# [Short exercise]
Each line from the one containing "sides = [[v.co[axis]" through the one containing "obj.matrix_world = Matrix.Identity(4)" is to be retyped exactly, both end lines included, and all other lines left out.

# [Dataset content]

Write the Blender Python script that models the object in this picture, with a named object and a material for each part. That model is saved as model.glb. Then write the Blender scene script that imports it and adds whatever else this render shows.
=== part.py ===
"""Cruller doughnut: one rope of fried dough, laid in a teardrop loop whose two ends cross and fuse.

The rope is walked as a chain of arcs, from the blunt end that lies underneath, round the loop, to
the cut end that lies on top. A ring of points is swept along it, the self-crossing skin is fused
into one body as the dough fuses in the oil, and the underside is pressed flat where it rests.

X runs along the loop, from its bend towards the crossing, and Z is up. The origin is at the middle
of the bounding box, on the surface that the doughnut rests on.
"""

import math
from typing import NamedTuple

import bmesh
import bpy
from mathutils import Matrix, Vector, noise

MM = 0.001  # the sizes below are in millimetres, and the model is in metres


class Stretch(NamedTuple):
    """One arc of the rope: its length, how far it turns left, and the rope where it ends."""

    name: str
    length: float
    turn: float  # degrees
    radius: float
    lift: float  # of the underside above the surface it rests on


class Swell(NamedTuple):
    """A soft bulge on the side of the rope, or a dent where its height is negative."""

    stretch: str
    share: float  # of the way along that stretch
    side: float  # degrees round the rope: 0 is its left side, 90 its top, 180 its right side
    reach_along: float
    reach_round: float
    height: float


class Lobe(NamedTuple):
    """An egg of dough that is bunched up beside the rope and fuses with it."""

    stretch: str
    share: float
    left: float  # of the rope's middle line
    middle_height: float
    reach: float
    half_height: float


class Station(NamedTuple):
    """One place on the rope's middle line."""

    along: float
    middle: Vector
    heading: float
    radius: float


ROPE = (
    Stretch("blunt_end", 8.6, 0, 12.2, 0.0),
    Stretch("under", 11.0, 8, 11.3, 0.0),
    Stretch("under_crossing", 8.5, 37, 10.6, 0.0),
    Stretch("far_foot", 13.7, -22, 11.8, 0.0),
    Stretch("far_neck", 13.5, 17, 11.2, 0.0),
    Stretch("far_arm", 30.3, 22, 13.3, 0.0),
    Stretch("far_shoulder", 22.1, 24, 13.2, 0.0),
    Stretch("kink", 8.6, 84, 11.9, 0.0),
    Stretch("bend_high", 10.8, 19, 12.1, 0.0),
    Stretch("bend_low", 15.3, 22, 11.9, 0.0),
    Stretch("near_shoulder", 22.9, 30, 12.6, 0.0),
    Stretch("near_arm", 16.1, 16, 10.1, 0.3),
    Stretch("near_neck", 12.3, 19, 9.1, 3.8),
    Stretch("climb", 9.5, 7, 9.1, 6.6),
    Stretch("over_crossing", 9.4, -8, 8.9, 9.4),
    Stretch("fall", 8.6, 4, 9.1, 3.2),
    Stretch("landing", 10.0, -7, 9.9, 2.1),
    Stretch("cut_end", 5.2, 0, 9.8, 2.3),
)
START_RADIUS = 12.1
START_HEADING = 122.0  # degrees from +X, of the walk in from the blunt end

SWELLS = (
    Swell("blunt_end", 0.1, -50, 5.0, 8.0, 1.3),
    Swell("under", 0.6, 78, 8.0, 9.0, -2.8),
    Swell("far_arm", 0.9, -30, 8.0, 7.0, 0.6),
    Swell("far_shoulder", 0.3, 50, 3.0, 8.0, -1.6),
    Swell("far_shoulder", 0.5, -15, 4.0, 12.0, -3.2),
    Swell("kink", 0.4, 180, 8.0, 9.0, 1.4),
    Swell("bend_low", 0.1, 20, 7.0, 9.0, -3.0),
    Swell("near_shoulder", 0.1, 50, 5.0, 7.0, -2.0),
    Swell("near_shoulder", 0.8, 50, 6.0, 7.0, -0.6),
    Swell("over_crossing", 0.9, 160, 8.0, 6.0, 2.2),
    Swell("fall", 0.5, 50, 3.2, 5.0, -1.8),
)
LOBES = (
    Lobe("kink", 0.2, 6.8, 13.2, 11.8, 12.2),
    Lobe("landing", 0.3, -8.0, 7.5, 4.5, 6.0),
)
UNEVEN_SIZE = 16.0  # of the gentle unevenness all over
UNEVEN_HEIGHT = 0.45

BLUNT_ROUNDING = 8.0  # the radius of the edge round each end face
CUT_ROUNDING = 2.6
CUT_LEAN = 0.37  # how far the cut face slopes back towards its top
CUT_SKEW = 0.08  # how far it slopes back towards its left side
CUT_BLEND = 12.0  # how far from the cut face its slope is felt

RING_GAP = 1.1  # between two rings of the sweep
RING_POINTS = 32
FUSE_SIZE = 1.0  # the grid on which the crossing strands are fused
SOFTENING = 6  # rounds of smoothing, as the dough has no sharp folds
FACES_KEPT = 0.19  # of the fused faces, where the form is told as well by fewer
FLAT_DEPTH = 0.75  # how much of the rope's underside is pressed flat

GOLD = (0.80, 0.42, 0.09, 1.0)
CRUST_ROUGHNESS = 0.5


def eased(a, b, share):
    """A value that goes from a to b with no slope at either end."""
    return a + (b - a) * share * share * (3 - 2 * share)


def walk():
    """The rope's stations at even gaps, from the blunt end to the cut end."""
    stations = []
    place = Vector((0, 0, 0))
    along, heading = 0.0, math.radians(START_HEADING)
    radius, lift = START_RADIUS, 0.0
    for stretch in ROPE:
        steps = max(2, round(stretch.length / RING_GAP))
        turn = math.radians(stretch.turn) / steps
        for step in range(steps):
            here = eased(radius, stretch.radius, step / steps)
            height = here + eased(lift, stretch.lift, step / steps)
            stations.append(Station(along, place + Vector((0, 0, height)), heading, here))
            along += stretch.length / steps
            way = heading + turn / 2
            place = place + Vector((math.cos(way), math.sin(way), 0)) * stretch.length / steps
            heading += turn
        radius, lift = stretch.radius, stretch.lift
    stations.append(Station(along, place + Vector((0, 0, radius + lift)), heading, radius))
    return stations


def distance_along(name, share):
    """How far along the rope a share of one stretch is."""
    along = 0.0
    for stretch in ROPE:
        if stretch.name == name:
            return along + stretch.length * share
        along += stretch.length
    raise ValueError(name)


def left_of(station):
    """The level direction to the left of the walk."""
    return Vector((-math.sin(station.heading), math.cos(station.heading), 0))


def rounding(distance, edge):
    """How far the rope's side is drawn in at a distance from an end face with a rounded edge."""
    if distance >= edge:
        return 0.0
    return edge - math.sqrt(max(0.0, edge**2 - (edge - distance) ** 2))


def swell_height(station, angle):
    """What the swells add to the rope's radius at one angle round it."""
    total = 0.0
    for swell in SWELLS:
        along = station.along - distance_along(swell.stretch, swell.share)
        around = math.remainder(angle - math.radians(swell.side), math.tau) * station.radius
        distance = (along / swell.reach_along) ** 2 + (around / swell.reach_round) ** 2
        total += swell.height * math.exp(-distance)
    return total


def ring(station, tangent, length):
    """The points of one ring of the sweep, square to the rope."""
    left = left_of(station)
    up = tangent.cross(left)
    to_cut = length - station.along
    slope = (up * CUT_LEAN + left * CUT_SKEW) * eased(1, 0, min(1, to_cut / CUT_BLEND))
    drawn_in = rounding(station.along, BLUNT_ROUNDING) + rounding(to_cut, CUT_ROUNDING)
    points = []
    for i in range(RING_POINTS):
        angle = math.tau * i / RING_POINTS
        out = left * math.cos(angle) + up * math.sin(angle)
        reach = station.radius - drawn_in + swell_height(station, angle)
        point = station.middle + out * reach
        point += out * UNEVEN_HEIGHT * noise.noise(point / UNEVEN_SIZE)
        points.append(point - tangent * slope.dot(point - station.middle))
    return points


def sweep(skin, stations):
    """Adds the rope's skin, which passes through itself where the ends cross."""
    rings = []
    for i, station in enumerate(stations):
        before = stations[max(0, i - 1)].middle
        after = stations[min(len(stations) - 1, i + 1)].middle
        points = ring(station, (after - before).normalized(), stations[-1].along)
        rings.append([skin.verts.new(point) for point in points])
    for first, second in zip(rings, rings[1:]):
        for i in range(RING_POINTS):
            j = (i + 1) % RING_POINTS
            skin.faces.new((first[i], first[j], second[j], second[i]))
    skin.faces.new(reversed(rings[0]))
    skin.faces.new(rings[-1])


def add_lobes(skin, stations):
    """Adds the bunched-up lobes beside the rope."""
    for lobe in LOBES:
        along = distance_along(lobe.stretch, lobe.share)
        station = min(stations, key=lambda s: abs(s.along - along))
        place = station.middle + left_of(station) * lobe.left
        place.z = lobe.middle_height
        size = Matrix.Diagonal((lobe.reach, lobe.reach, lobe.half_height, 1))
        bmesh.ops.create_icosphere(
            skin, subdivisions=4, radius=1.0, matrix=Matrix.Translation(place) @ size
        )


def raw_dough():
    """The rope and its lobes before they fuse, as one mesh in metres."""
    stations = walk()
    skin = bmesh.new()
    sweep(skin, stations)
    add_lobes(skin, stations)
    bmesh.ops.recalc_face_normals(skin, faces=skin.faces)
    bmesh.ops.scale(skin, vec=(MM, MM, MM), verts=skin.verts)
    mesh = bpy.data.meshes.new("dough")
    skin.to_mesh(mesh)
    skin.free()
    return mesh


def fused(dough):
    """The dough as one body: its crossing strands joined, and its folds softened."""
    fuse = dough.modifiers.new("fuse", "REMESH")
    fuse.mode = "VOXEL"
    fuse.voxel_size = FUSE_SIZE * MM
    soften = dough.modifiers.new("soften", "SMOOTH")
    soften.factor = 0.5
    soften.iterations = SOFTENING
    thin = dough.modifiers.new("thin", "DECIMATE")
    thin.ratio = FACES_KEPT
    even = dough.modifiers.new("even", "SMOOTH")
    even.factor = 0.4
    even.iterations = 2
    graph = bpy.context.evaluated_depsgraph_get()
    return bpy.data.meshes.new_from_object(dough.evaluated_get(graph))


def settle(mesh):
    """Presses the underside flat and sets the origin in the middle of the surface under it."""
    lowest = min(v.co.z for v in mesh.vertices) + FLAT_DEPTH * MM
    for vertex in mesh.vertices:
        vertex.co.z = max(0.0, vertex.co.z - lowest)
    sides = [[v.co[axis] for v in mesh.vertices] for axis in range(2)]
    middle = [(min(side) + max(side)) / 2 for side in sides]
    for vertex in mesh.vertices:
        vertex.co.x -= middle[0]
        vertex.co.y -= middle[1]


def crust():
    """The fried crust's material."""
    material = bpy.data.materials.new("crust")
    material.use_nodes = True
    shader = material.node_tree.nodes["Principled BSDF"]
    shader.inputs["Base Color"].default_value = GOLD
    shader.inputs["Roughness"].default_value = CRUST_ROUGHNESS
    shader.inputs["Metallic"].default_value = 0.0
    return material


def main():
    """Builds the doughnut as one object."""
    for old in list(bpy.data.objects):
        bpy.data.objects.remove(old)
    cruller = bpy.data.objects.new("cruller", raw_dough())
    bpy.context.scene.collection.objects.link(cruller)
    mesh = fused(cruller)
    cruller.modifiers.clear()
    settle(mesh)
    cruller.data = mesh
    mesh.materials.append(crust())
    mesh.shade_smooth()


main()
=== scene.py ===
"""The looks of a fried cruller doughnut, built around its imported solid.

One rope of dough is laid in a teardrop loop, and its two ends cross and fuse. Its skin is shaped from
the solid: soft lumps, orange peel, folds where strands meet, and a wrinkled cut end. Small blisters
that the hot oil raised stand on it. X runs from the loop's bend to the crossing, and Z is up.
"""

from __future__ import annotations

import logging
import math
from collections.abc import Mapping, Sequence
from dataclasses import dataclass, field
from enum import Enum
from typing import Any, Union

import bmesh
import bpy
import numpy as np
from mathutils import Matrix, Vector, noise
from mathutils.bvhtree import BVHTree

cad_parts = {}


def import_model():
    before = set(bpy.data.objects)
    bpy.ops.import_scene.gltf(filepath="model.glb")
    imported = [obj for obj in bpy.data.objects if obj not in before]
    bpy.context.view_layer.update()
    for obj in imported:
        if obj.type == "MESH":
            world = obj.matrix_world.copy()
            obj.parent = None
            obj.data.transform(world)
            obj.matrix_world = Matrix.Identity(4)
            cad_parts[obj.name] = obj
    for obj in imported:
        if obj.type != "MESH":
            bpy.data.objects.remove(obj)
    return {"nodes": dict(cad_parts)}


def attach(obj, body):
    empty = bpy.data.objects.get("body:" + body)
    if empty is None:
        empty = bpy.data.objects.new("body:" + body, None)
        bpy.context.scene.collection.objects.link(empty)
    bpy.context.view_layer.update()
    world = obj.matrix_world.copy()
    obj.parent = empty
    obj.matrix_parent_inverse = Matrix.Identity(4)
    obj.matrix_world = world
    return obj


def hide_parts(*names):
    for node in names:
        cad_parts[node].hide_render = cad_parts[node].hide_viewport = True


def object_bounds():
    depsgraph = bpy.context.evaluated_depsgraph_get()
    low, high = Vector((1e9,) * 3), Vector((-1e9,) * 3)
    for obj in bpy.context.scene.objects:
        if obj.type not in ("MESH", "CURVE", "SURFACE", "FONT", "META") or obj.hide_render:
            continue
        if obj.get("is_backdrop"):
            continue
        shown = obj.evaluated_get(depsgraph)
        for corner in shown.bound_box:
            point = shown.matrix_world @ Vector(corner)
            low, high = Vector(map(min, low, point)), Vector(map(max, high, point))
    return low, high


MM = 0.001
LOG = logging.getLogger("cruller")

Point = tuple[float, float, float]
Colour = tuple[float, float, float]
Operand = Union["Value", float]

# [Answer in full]
    sides = [[v.co[axis] for v in mesh.vertices] for axis in range(2)]
    middle = [(min(side) + max(side)) / 2 for side in sides]
    for vertex in mesh.vertices:
        vertex.co.x -= middle[0]
        vertex.co.y -= middle[1]


def crust():
    """The fried crust's material."""
    material = bpy.data.materials.new("crust")
    material.use_nodes = True
    shader = material.node_tree.nodes["Principled BSDF"]
    shader.inputs["Base Color"].default_value = GOLD
    shader.inputs["Roughness"].default_value = CRUST_ROUGHNESS
    shader.inputs["Metallic"].default_value = 0.0
    return material


def main():
    """Builds the doughnut as one object."""
    for old in list(bpy.data.objects):
        bpy.data.objects.remove(old)
    cruller = bpy.data.objects.new("cruller", raw_dough())
    bpy.context.scene.collection.objects.link(cruller)
    mesh = fused(cruller)
    cruller.modifiers.clear()
    settle(mesh)
    cruller.data = mesh
    mesh.materials.append(crust())
    mesh.shade_smooth()


main()
=== scene.py ===
"""The looks of a fried cruller doughnut, built around its imported solid.

One rope of dough is laid in a teardrop loop, and its two ends cross and fuse. Its skin is shaped from
the solid: soft lumps, orange peel, folds where strands meet, and a wrinkled cut end. Small blisters
that the hot oil raised stand on it. X runs from the loop's bend to the crossing, and Z is up.
"""

from __future__ import annotations

import logging
import math
from collections.abc import Mapping, Sequence
from dataclasses import dataclass, field
from enum import Enum
from typing import Any, Union

import bmesh
import bpy
import numpy as np
from mathutils import Matrix, Vector, noise
from mathutils.bvhtree import BVHTree

cad_parts = {}


def import_model():
    before = set(bpy.data.objects)
    bpy.ops.import_scene.gltf(filepath="model.glb")
    imported = [obj for obj in bpy.data.objects if obj not in before]
    bpy.context.view_layer.update()
    for obj in imported:
        if obj.type == "MESH":
            world = obj.matrix_world.copy()
            obj.parent = None
            obj.data.transform(world)
            obj.matrix_world = Matrix.Identity(4)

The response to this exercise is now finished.